Rix also isn’t to blame for a blocked field goal, where Miami’s Devin Hester charged through the Florida State line untouched – not virtually or practically untouched, simply untouched - with two and a half minutes left in regulation. Had the Seminoles scored on that play, they would have been up by ten points and Miami would have needed two scores to win (or tie) the game. (The skeptic in a lot of us would probably say, especially at this point, that Miami would have found a way to make those two scores – even as impossible as that might seem to be – simply based on how recent history has turned out in this series).

This is rarely being mentioned though, and it’s a shame for Rix, particularly because earlier in that drive he made a courageous leap on a third-and-four play that kept Florida State’s drive alive, the clock ticking, and inched the Noles towards field goal range.
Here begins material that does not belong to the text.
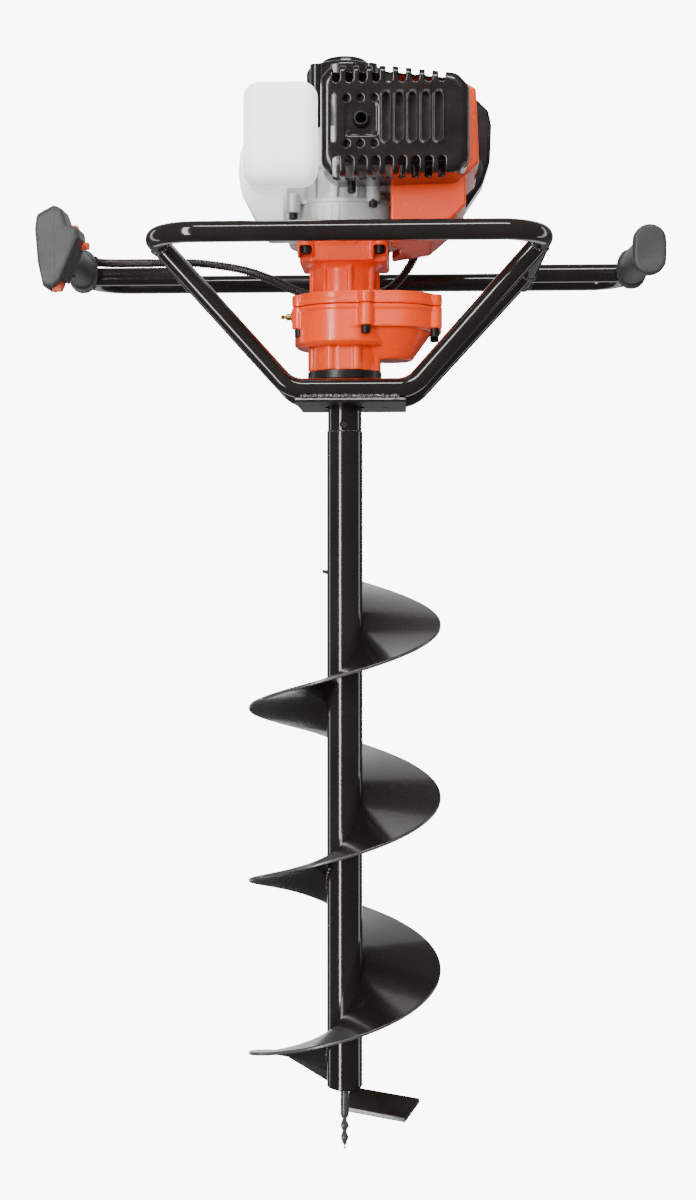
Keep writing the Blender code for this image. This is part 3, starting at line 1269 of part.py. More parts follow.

That has all been forgotten though, and a missed block or blown assignment has caused Chris Rix’s leap into Florida State football immortality to be nothing more than an already distant memory of a nice play in another tragic loss.

These are four simple things that are keys to championship football that Chris Rix is not responsible for. Somehow though, Rix is taking the fall for the Noles loss to Miami because of his mis-deeds and past failures. Chris Rix went from likely being regarded as a courageous leader and a Heisman front-runner because to a scapegoat and a choke artist because of a blocked field goal, a poor ground attack, a lack of conditioning, and a collapse of his team’s defense more so (or at least for as much of a reason) as his inefficient play.